I see her calling out NYC Mayor Bill de Blasio for refusing to support the release of Pantaleo’s disciplinary record. This killer cop not only remains on the city’s payroll, he has received multiple pay raises. Bill de Blasio, however, would rather share his superficial condolences on social media in the wake of Erica’s death, instead of pursuing the justice that would have made her life easier.
Erica was a revolutionary. She knew the magnitude of what she was taking on and she jumped into the movement—feet planted, back straight, head high, warrior heart beating. She didn’t shy away from calling out the Democratic Party for being complicit architects of mass incarceration, nor was she silent about the community occupations that led to her father’s state-sanctioned killing.
Erica Garner was about her father’s business.

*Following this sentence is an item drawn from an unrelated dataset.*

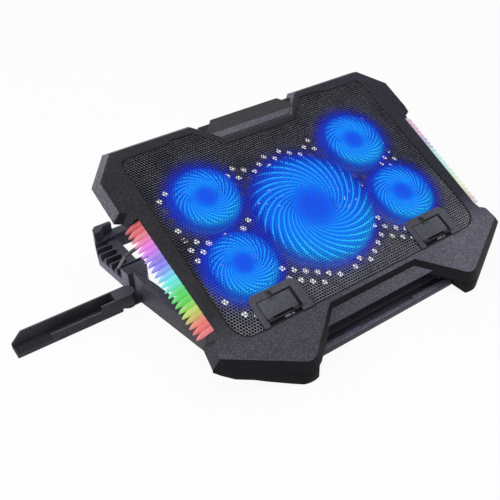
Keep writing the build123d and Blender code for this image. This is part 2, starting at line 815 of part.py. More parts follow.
add("base_frame", make_base())
pad_half_front = deck_inner + 3.0
pad_half_rear = deck_inner + 8.0
pad_places = [
    (-pad_half_front, rail_front + foot_pad_radius),
    (pad_half_front, rail_front + foot_pad_radius),
    (-pad_half_rear, rear_beam_back - foot_pad_radius - 1.0),
    (pad_half_rear, rear_beam_back - foot_pad_radius - 1.0),
]
for number, (x, y) in enumerate(pad_places, start=1):
    add(f"base_pad_{number}", prism(Pos(x, y) * Circle(foot_pad_radius), 0, foot_pad_t))
for side, label in ((1, "right"), (-1, "left")):
    inner = side * (bay_half - hinge_pin_length / 2)
    outer = side * (bay_half + hinge_pin_length / 2)
    add(f"hinge_pin_{label}", rod_x(min(inner, outer), max(inner, outer), 0, hinge_height, hinge_pin_radius))
add("tray_pin", prism(Pos(tray_x, tray_y) * Circle(tray_pin_radius), foot_pad_t, tray_height - 2.3))
add("phone_tray", make_tray())

add("panel_frame", place(make_panel_frame()))
add("mesh_panel", place(make_mesh_panel()))
add("bottom_shell", place(make_bottom_shell()))
add("nameplate", place(make_nameplate()))
add_pair("toe", make_toe(), lambda shape: shape)
add_pair("light_diffuser", make_diffuser(), place)
add_pair("led_board", make_led_board(), place)
add_pair("prop_clip", make_prop_clip(), place)
add("prop_bail", make_prop())

add("fan_large_frame", place(Pos(0, -large_fan_depth) * make_fan_frame(large_fan_radius)))
add("fan_large_rotor", place(Pos(0, -large_fan_depth) * make_rotor(large_fan_radius, large_blades)))
for number, (x, y) in enumerate(small_fan_places, start=1):
    add(f"fan_small_{number}_frame", place(Pos(x, y) * make_fan_frame(small_fan_radius)))
    add(f"fan_small_{number}_rotor", place(Pos(x, y) * make_rotor(small_fan_radius, small_blades)))

for label, x in (("left", -stopper_x), ("right", stopper_x)):
    add(f"stopper_base_{label}", place(Pos(x, 0) * make_stopper_base()))
    add(f"stopper_flap_{label}", place(Pos(x, 0) * make_stopper_flap()))
    add(f"stopper_pin_{label}", place(Pos(x, 0) * make_stopper_pin()))

add("control_housing", place(make_control_housing()))
for label, x in zip(("left", "right"), usb_x):
    add(f"usb_socket_{label}", place(make_usb_socket(control_x + x)))
for label, x in zip(("speed", "light"), button_x):
    add(f"{label}_button", place(make_button(control_x + x)))

for name, shape in nodes.items():
    export_step(shape, f"parts/{name}.step")
    print(name, round(shape.volume / 1000, 2), "cm3")
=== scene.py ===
import json
import math

import bmesh
import bpy
from mathutils import Matrix, Vector

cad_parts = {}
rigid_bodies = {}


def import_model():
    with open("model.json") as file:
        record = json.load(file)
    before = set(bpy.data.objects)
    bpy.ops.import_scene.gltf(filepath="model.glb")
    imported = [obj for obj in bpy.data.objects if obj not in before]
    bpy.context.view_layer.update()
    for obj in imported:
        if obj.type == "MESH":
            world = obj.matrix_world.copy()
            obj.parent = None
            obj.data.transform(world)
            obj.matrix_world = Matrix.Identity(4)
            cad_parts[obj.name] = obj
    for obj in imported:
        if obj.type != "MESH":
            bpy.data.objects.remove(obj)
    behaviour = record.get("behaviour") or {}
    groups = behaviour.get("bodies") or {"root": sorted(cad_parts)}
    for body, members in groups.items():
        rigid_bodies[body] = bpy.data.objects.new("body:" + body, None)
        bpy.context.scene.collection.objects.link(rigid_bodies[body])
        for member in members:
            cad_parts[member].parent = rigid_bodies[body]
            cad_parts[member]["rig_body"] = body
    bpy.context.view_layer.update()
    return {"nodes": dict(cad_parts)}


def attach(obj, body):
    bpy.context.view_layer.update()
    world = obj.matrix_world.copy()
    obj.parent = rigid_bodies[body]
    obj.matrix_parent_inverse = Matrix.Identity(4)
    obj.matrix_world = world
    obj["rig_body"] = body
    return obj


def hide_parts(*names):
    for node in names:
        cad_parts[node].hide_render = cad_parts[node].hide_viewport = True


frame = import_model()

MM = 0.001
TILT = math.radians(25.0)

# the panel's own frame: x to the right, v back from the rear edge, h up from its top face
PANEL = (
    Matrix.Translation((0, 0, 10.2 * MM))
    @ Matrix.Rotation(TILT, 4, "X")
    @ Matrix.Translation((0, 275.0 * MM, 28.9 * MM))
)
# the way up and back along the panel
REARWARD = (0, math.cos(TILT), math.sin(TILT))

# fans in the panel's frame: node stem, body, centre x and v, blade radius, vanes, in millimetres
FANS = [
    ("fan_large", "large_rotor", 0.0, -147.4, 65.0, 28),
    ("fan_small_1", "small_rotor_1", -105.0, -87.3, 33.0, 24),
    ("fan_small_2", "small_rotor_2", 105.0, -87.3, 33.0, 24),
    ("fan_small_3", "small_rotor_3", -113.0, -174.6, 33.0, 24),
    ("fan_small_4", "small_rotor_4", 113.0, -174.6, 33.0, 24),
]
# the hub's radius as a share of the blades', the lead angle of the vanes' spiral, and how far inside the
# hub's edge the spiral begins
HUB_SHARE, VANE_LEAD, VANE_ROOT = 0.34, math.radians(35.0), 1.5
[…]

To hear her speak about respectability politics, broken-windows policing and the war on drugs, was to see a young black woman fully aware that her father had a target on his back before he ever stepped foot on that corner and dared to navigate the world as a free black man.
She did not seek the spotlight for herself; she snatched the glaring flashlights of the police state, those lights trained on black, brown, and indigenous communities, those lights that relentlessly targeted her father, and she turned them right back on their cowardly faces.

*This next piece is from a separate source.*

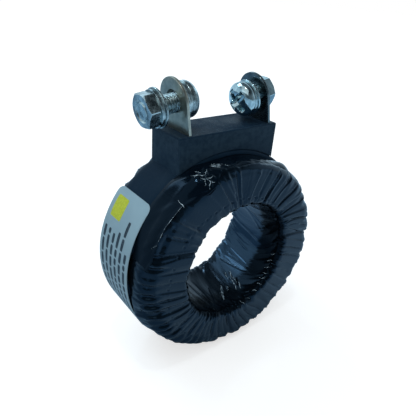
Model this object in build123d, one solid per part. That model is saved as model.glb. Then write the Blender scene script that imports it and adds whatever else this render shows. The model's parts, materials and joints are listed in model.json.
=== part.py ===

I do not know if she was unafraid, but she was brave.
Three weeks ago, in an interview with Benjamin Dixon, Erica talked about Venida Browder, Kalief Browder’s mother, who died last year after suffering a heart attack. She also shared that the white supremacist system that she was going up against was trying to kill her, too.
“[Venida Browder] died of a broken heart. She had heart problems because she kept on fighting for her son. Like, I’m struggling right now, with the stress and everything, ‘cause this thing, it beats you down. The system beats you down until you can’t win...I felt the same pain that my father felt on that day when he was screaming, ‘I can’t breathe.’ When he was saying that he was tired of being harassed, tired of being arrested and his money stolen.” — Erica Garner
That’s what this white supremacist, heteropatriarchal, capitalist, imperialist, genocidal system does. It tries to break you into tiny pieces until you don’t recognize yourself anymore. It steals fathers away from daughters and mothers away from their children. It etches trauma into the walls of your chest cavity until your heart just can’t take it anymore.

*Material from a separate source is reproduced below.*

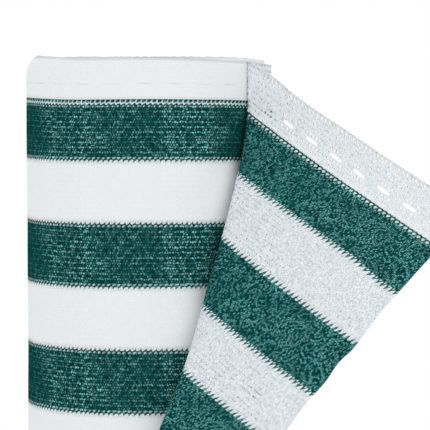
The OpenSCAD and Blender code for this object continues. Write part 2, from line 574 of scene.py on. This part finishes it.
class Knit(Look):
    """Knitted cloth. Its chains run along the stripe on its outer face, with yarns laid in
    across them on its reverse. The border says how its edges meet the other colour."""

    def __init__(self, name, yarn, face, border):
        super().__init__(name)
        chart = self.node("ShaderNodeUVMap", uv_map="cloth").outputs[0]
        self.along, self.down = [part * 1000 for part in self.parts(chart)[:2]]
        self.white = yarn == "white"
        self.outer = face == "chain"
        self.border = border
        self.deep, self.plain, self.bright = YARNS[yarn][face]
        self.other = YARNS["green" if self.white else "white"][face][1]
        self.place_stitches()
        self.place_teeth()

        light, dark = self.chains() if self.outer else self.inlay()
        shade = self.mix(light, self.mix(dark, self.plain, self.deep), self.bright)
        if border == "hem":
            shade, teeth = self.hem(shade), 0.0
        else:
            shade, teeth = self.white_edges(shade) if self.white else self.green_edges(shade)
        self.set("Base Color", shade)
        free = self.along.step(LAP_S - 4, LAP_S)
        self.set("Alpha", 1 - self.openings() * free * (1 - teeth))
        self.set("Roughness", 0.6)
        self.set("Specular IOR Level", 0)
        self.bump(light - dark * 0.5, 0.25, 0.15 if self.white and self.outer else 0.5)

    def cloud(self, layer, scale, stretch=1.0):
        """Noise over the cloth, which is another one in each layer."""
        return self.noise(self.place(self.along * stretch, self.down, layer), scale)

    def place_stitches(self):
        """The yarns aren't quite straight, so their own distances along and down are used."""
        loose = 1.0 if self.outer else 0.35
        self.x = self.along + (self.cloud(SWAY_LAYER, 0.45) - 0.5) * 3 * loose
        y = self.down + (self.cloud(DRIFT_LAYER, 0.11) - 0.5) * 0.8
        self.y = y + (self.cloud(BEND_LAYER, 0.4) - 0.5) * 2.6 * loose
        self.stitch = self.x.within(STITCH)
        self.wale = self.y.within(WALE)
        self.beside_stitch = STITCH / 2 - self.stitch.size()
        self.beside_wale = WALE / 2 - self.wale.size()
        across, up = self.x / STITCH, self.y / WALE
        self.cell = self.chance(self.place(across.whole(), up.whole(), STITCH_LAYER))
        halfway = self.place((across + 0.5).whole(), (up + 0.5).whole(), LINK_LAYER)
        self.half_cell = self.chance(halfway)
        self.patch = self.cloud(PATCH_LAYER, 0.05).step(0.36, 0.64, 0.3 if self.outer else 0.6, 1.0)
        self.grain = self.cloud(GRAIN_LAYER, 1.1, 1.5)

    def painted_sheen(self):
        """Painted sheen of the outer face: it varies in random patches, and on the roll's front it has
        two bands of painted highlight with a painted darker dip between them, and painted shade towards
        the roll's left side and beside the fold.
        """
        # painted highlight: two lighter bands on the roll's front
        bands = self.along.band(-391, 12, 28, 0.25).most(self.along.band(-490, 14, 28, 0.6))
        # painted shade: a darker dip between the two bands
        painted_shine = (self.patch + bands).least(1.0) * self.along.band(-445, 14, 30, 0.65, 1.0)
        # painted shade: darker towards the roll's left side and beside the fold
        return painted_shine * self.along.step(-385, -340, 1.0, 0.25) * self.along.step(-540, -514, 0.3, 1.0)

    def chains(self):
        """Light and dark of the outer face: painted glints on the loops and the links between them,
        painted shade in the pits, and darker yarn at random.
        """
        loop = self.spot(self.stitch / 0.95, self.wale / 1.05) * self.cell.step(0.1, 1.0, 0.15, 1.0)
        link = self.spot(self.beside_stitch / 0.75, self.beside_wale / 0.85)
        # painted shade in the pits between the chains
        pit = self.spot(self.beside_stitch / 0.8, (self.wale.size() - 0.95) / 0.75)
        # painted glints on the loops and links, scaled by the painted sheen
        light = loop.most(link * self.half_cell.step(0.3, 1.0, 0.0, 0.75)) * self.painted_sheen()
        dark = pit * self.half_cell.step(0.0, 0.8, 1.0, 0.35)
        return light, dark.most(self.grain.fade(0.32, 0.52, 0.85))

    def inlay(self):
        """Light and dark of the reverse: slanted columns of short dashes, lighter or darker at random,
        with painted shade in the gaps between the columns.
        """
        slant = (self.x + self.y * 0.2) / DASH_W
        column = slant.whole()
        row = self.y / DASH_L + self.chance(self.place(column, 0.0, COLUMN_LAYER))
        beside, above = slant.fraction() - 0.5, row.fraction() - 0.5
        dash = self.spot(beside / 0.5, above / 0.55)
        number = self.chance(self.place(column, row.whole(), DASH_LAYER))
        light = dash * number.step(0.2, 1.0) * self.patch
        # painted shade in the gaps between the columns
        gap = self.spot(1 - beside.size() * 2, above)
        dark = gap.most(dash * number.fade(0.0, 0.3))
        dark = dark * self.grain.step(0.35, 0.6, 1.0, 0.25 if self.white else 0.5)
        if self.border == "hem":
            self.plain = HEM_REVERSE
            rows = (self.y * 2 / WALE).fraction()
            dark = (dark * 0.65).most(rows.band(0.5, 0.1, 0.3, 0.3))
        return light, dark

    def place_teeth(self):
        """Where two colours meet, they reach into each other with slanted teeth."""
        row = (self.along + self.down * (-0.5 if self.outer else 0.5)) / TOOTH
        self.uneven = self.chance(self.place(row.whole(), 0.0, TOOTH_LAYER)) - 0.5
        self.tooth = (row + (self.cloud(DRIFT_LAYER, 0.5) - 0.5) * 0.3).fraction() - 0.5
        self.from_lobe = self.tooth.size() * TOOTH
        self.from_gap = TOOTH / 2 - self.from_lobe
        self.zigzag = self.tooth.size() * 4 - 1
        self.edge = self.down.least(STRIPE_W - self.down)
        if self.outer:
            self.wave = (self.tooth * self.tooth * 8 - 1) * 1.1 + 0.8 + self.uneven * 0.7
        else:
            self.wave = (self.zigzag * 1.6).least(1.0).most(-1.0) * 1.9 + 0.7 + self.uneven

    def hem(self, shade):
        """The hem has no teeth. It is greyer along its selvedge, partly as painted shade of the laps'
        recessed top edge, and the flap's outside has painted shade.
        """
        if self.outer:
            shade = self.mix(self.down.fade(0.5, 2.5, 0.15), shade, BESIDE_GREEN)
        # greyer selvedge, partly painted shade of the recessed edge of the laps
        selvedge_grey_and_shade = self.down.step(HEM_W - 3, HEM_W - 1, 0.0, 0.6 if self.outer else 0.4)
        shade = self.mix(selvedge_grey_and_shade, shade, SELVEDGE_GREY_AND_SHADE)
        if self.outer:
            # painted shade on the hem's outer face towards and beyond the fold
            painted_shade = self.along.step(-10, 15) * self.grain.step(0.3, 0.7, 0.4, 1.0)
            shade = self.mix(painted_shade, shade, HEM_PAINTED_SHADE)
        return shade

    def white_edges(self, shade):
        teeth = (self.wave - self.edge).step(-0.35, 0.45)
        if self.outer:
            mottle = self.edge.fade(1.5, 4.5) * self.grain.step(0.35, 0.6, 0.5, 0.1)
        else:
            mottle = self.spot(self.from_gap / 0.9, (self.edge - 3.2) / 0.8) * 0.35
        shade = self.mix(mottle, shade, BESIDE_GREEN)
        return self.mix(teeth * 0.95, shade, self.other), teeth

    def green_edges(self, shade):
        bottom = self.down.step(STRIPE_W / 2, STRIPE_W / 2 + 1)
        top = 1 - bottom
        teeth = (self.wave + self.edge).fade(-0.45, 0.35)
        if self.outer:
            blob_place = (self.tooth + 0.2 + top * 0.4 + 0.5).fraction() - 0.5
            blob = self.spot(blob_place * TOOTH / 1.3, (self.edge - 1.6) / 1.2)
            teeth = teeth.most(blob * (self.uneven * 0.5 + 0.6) * 0.75)
        else:
            short = self.spot(self.from_gap / 0.7, (self.edge - 1.2) / 1.2) * bottom
            line = self.edge.band(self.zigzag * -0.6, 0.25, 0.75, 0.7) * top
            teeth = teeth.most(short * 0.8).most(line)
        if self.border == "beside_hem":
            white_rows, dash = self.outer_rows() if self.outer else self.reverse_rows()
            dash = dash * top
            teeth = (teeth * bottom).most(white_rows * top) * (1 - dash)
            shade = self.mix(dash * (self.zigzag * 0.15 + 0.45), shade, self.deep)
        return self.mix(teeth, shade, TOOTH_COLOUR), teeth

    def outer_rows(self):
        """Rows of white stitches and of dark dashes in the green beside the hem."""
        ticks = self.down.band(self.zigzag * 0.8 + 3.5, 0.4, 0.9, 0.9)
        ticks = ticks.most(self.spot(self.from_gap / 1.2, (self.down - 4.0) / 1.2))
        dots = self.spot(self.from_lobe / 0.9, (self.down - 6.0) / 0.9) * 0.5
        ticks = (ticks * (self.cell * 0.3 + 0.7)).most(dots)
        dash = self.down.band(1.4, 0.5, 0.9) * self.from_gap.fade(1.0, 1.5)
        between = self.down.band(1.5, 0.8, 1.3, 0.45) * self.from_lobe.fade(0.3, 0.8)
        return ticks.most(between).most(self.down.fade(0.2, 0.9, 0.9)), dash

    def reverse_rows(self):
        """The same rows as they show on the reverse."""
        ticks = (1.6 - (self.down - 1.5) * 0.55 - self.from_lobe).step(-0.3, 0.3)
        ticks = ticks * self.down.step(1.2, 1.8) * self.down.fade(3.1, 4.5) * (self.cell * 0.25 + 0.75)
        ticks = ticks.most(self.spot(self.from_gap / 0.8, (self.down - 4.6) / 0.9) * 0.35)
        dash = self.down.band(self.zigzag * 0.8 + 1.0, 0.3, 0.8)
        return ticks.most(self.down.step(0.2, 0.7, 0.6, 0.0)), dash

    def openings(self):
        """Small openings between the stitches, which let light through on the free end."""
        size = self.cloud(OPENING_LAYER, 0.03).step(0.45, 0.6, 1.0, 1.6) * (0.5 if self.white else 0.3)
        gap = self.spot(self.beside_stitch / size, self.beside_wale / (size * 1.3))
        gap = gap * self.half_cell.step(0.4, 0.6)
        if self.border == "hem":
            gap = gap.most(self.hem_openings())
        return gap

    def hem_openings(self):
        share = 1.7 if self.outer else 1.5
        wide, high = 0.8 * share, 1.1 * share
        picot = self.spot(self.along.within(TOOTH) / wide, (self.down - PICOT_DOWN) / high)
        from_hole = CUT_U - BUTTONHOLE_FIRST + BUTTONHOLE_PITCH / 2 - self.along
        from_hole = from_hole.within(BUTTONHOLE_PITCH)
        beside_hole = (self.down - (HEM_W - BUTTONHOLE_EDGE)).size() - PORE_BESIDE
        pore = self.spot((from_hole + PORE_PITCH / 2).within(PORE_PITCH) / wide, beside_hole / wide)
        pore = pore * from_hole.size().fade(7.5, 9.0)
        return picot.most(pore) * self.along.step(66, 74) * self.cell.step(0.0, 0.15)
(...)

Erica gave birth to her second child in August—her son Eric III, named in honor of his grandfather. It was then that doctors discovered that she had an enlarged heart, but she refused to stop fighting for justice. Despite how dangerous pregnancy and the postpartum period is for black women, how potentially fatal, she kept going.
“I warned her everyday, you have to slow down, you have to relax and slow down,” her mother Esaw Garner-Snipes said.
But how could she?
It would have been a revolutionary act for Erica to focus on her health in a world that demands that black women bear the burdens until we’re buried in the ground. “It’s a marathon, not a sprint,” that’s what movement elders tell us. But, sometimes, the systems of oppression, neglect, violence, and exploitation break us down until we feel we don’t have a choice. We find ourselves carrying so much pain, suffering so much loss, and holding so much rage, that practicing self-care feels impossible without justice. Sometimes, there can be no peace within without it.
That’s how white supremacy kills—slowly and quickly.
The police state that killed Eric Garner; the killer who choked the breath from the body of Erica’s “Superman;” the mayor who protected that killer—and the police department that keeps him gainfully employed to kill again—not only denied Erica justice, they actively caused her harm. Just as the NYPD lynched her father, she struggled against the noose of white supremacy tightening around her throat and the boots of the state on her back.
She lived with the eyes of the NYPD following her every move. She fought without ceasing for her father, for her children, for her people, for a world in which the humanity of her people was unassailable.
She cried freedom every day of her life and she did not deserve this. Her children don’t deserve this. No family should experience this much soul-scarring pain and loss. It ain’t fair that, at 27-years old, she will be called a martyr when what she lived to be called was mama. State violence intruded into her life, into her family’s life, in such a vicious, brutal way that the horror is almost unspeakable.
She couldn’t breathe.
“I’m not giving up and this is the fight. I’m in this fight forever,” Erica told Dixon. “No matter how long it takes, we deserve justice and I want justice for other people. And I want other families to know, it’s hard, but you gotta keep going. You gotta keep the name out there. People will forget.”
Erica Garner lying down in the same spot on the same Staten Island, N.Y. corner where NYPD officer Daniel Pantaleo killed her father Eric Garner. (Getty Images)
Know this, Erica Garner—mother, sister, aunt, friend, daughter, comrade, truth-teller, light-bringer, freedom-fighter: You shook the world and we will always say your father’s name.
Eric. Garner.
Thank you for being radical, revolutionary, black love in action. Thank you for being brave. Thank you for being loud and unapologetic and unwavering. Thank you for imagining another way of being in the world, for capturing an elusive vision of black freedom and never letting it go. Thank you for teaching us and demanding more from us.
Thank you for sharing that quiet moment with me—both daughters, both mothers, connecting over struggling to find joy in a cruel world without our fathers.
We love you. We continue this fight for you. We will always say your name.